La logique d’album : un arc, pas un patchwork
Enfin, « Gone Troppo » tient parce qu’il a un arc narratif. On y entre par un réveil pop — « Wake Up My Love » —, on traverse des paysages variés sans chocs d’altitude, on s’attarde au foyer (« Unknown Delight », « Mystical One »), on croise une vieille chanson revenue de 1968 (« Circles »), on s’offre une respiration doo-wop (« I Really Love You »), et l’on repart par une pointe d’humour tropical (« Gone Troppo » la chanson) ou par la sagesse cyclique de « Circles » selon l’ordre de lecture. Ce parcours est pensé. Il a la modestie des albums que l’on garde près de la platine.
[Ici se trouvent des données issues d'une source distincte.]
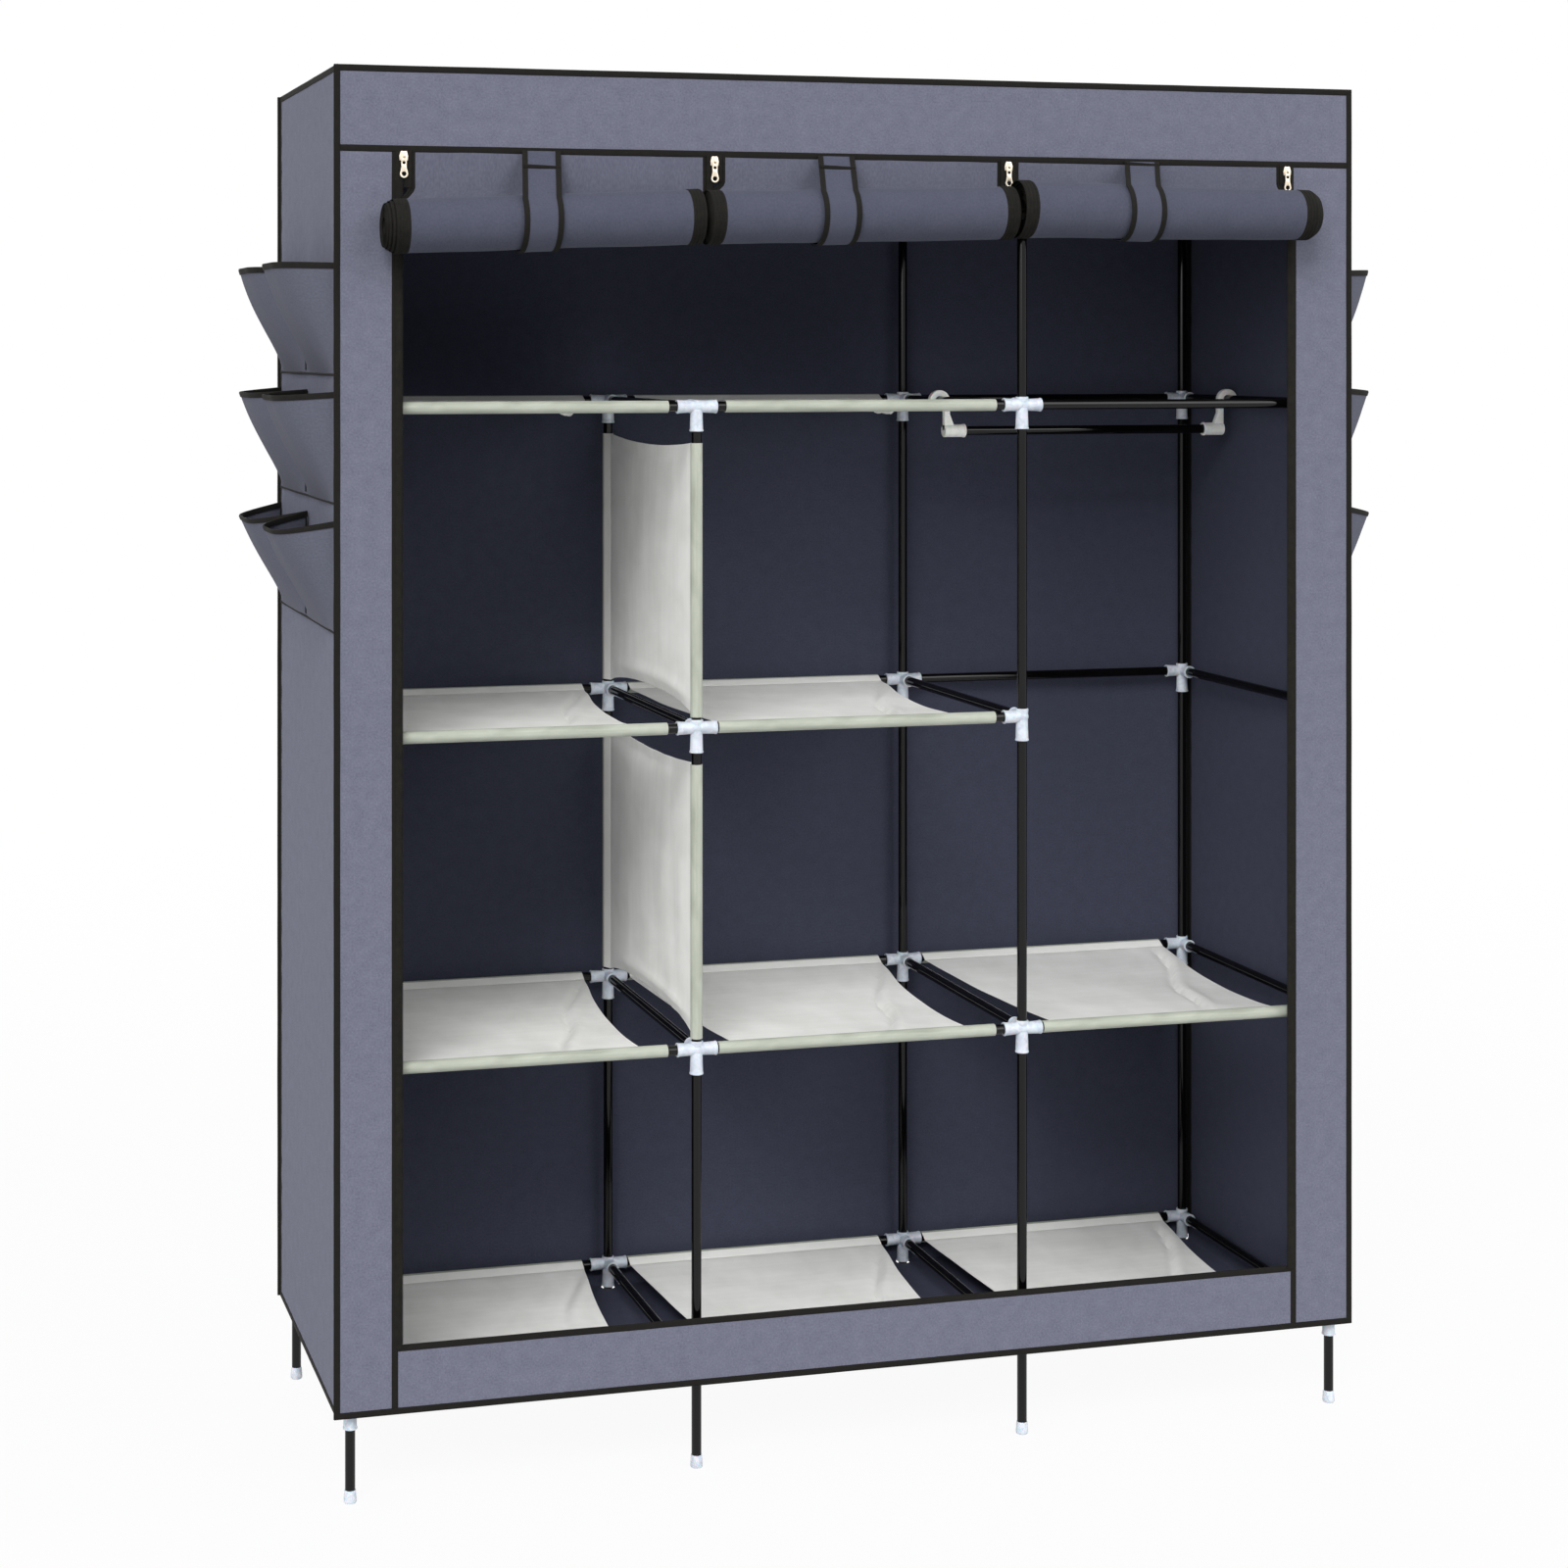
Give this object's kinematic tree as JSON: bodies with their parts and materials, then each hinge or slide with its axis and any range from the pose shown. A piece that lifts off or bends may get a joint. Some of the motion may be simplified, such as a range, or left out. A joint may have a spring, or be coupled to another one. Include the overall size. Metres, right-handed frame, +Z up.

Pourquoi « Gone Troppo » mérite mieux que sa légende de « petit disque »
Parce qu’il est cohérent sans être prévisible, chaud sans être sirupeux, simple sans être simpliste, « Gone Troppo » mérite mieux que l’étiquette de disque mineur. C’est un Harrison à hauteur d’homme : celui qui rit des travers du milieu, qui choisit ses compagnons, qui enregistre chez lui pour chercher la vraie note, qui assume de ne pas vendre son âme à la promotion. C’est un album bien écrit, bien joué, bien capté. Il contient au moins quatre chansons de premier plan — « That’s the Way It Goes », « Dream Away », « Mystical One », « Unknown Delight » — et plusieurs vignettes qui gagnent à être revisitées. Il montre un artisan au travail, un ami en studio, un passeur de timbres qui n’a pas besoin de faire du bruit pour exister.
Est-ce son album le plus sous-estimé ? On peut l’affirmer sans forcer. Peu d’albums illustrent aussi bien ce que l’on aime chez George Harrison lorsqu’on l’écoute au long cours : l’honnêteté du geste, la qualité du son, la douceur d’une voix qui sourit, la grâce d’une slide qui parle, l’humour qui dédramatise, la sérénité qui protège. À celles et ceux qui ne l’ont pas entendu depuis des années, ou qui ne l’ont jamais pris au sérieux, l’invitation est simple : réécoutez « Gone Troppo » du début à la fin. Ce que vous y trouverez n’est ni une curiosité ni une note de bas de page. C’est un album-compagnon, un ami discret qui revient aux bons moments. C’est du George Harrison pur jus — et c’est beau.